Base class for all wave pressure solvers. Calculates wave pressure using Bernoulli equation.

Derived classes

• vtb::core::Wave_pressure_solver_opencl< T >
• vtb::core::Wave_pressure_solver_openmp< T >

Types

• using vec3 = Vector3< T >
• using array4 = Array< T, 4 >
• using array3 = Array< T, 3 >
• using array2 = Array< T, 2 >
• using grid4 = Grid< T, 4 >
• using grid3 = Grid< T, 3 >
• using panel_array = std::vector< panel_type >
• using panel_type = Ship_hull_panel< T, 3 >

Fields

• Grid< T, 3 > _velocity_potential_grid
• Array< T, 4 > _velocity_potential

  Past values of velocity potential.

Methods

• store_past_values(const Array< T, 3 > & phi, const Grid< T, 3 > & grid) -> voidprotected
• resistance() const -> bool
• resistance(bool rhs) -> void

  Take into acccount ship resistance to flow.

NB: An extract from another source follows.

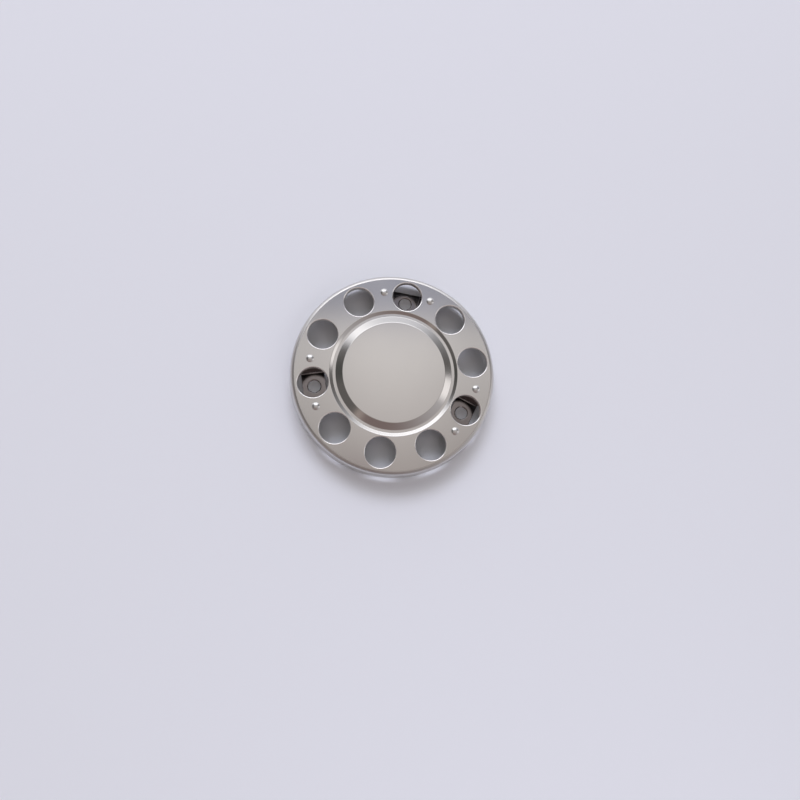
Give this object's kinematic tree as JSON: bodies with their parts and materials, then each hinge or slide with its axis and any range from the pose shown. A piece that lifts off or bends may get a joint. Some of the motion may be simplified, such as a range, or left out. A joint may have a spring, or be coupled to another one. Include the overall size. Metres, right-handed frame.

Ship resistance to flow is calculated for each ship hull panel using the following formula. $$\vec{F}_\text{resistance} = \rho V \vec{v} \left| \vec{a} + \left(\vec{r}\times\vec\omega\right)\times\vec\omega + \vec{r}\times\vec\alpha \right| \vec{n}$$ Here $\rho$ is water density, $V$ is volume of the tetrahedron with panel as a base and centre of floatation as the origin, $\vec{v}$ is ship linear velocity, $\vec{a}$ is ship linear acceleration, $\vec\omega$ is ship angular velocity, $\vec\alpha$ is ship angular acceleration, $\vec{r}$ is a vector from ship centre of gravity to the centre of the panel, $\vec{n}$ is panel surface normal. Total force acting on the panel is calculated as $\vec{F}_\text{total} = \vec{F}_\text{resistance} + \vec{F}_\text{wave}$.

• clip() const -> bool

  Clamp grid to panels?

• clip(bool b) -> void
• solve(Array< T, 2 > wavy_surface, const Grid< T, 4 > & velocity_potential_grid, Array< T, 3 > velocity_potential, panel_array & panels, const Ship< T > & ship) -> voidvirtual

  Compute pressure force applied to the centre of each ship hull panel.

  wavy_surface

  two-dimensional $(x,y)$ surface elevation array

  
  

  velocity_potential_grid

  Four-dimensional $(t,z,x,y)$ grid for each point of which velocity potential is calculated.

  
  

  velocity_potential

  three-dimensional $(z,x,y)$ fluid velocity potential array

  
  

  panels

  Triangular panels comprising wetted part of the ship hull.

  
  

  ship

  The ship.

  
  

  • Compute pressure using Bernoulli equation: $$p(x,y,z,t) = -\rho \left( \phi_t + \frac{1}{2}\left( \phi_x^2 + \phi_y^2 + \phi_z^2 \right) + g z \right),$$ where $\rho$ — fluid density, $g$ — gravitational acceleration, $\phi$ — velocity potential.
  • Determne pressure force for each panel as $$\vec{F}_{wave} = \vec{x} \vec{n} S,$$ where $S$ — panel area, $\vec{x}$ — radius vector of the panel centre relative to the ship hull centre of mass, $\vec{n}$ — normal vector of the panel facing outside the hull. Multiplication is pointwise.

  Date

  2018-08-23

  Author

  Ivan Gankevich

• ~Wave_pressure_solver()virtual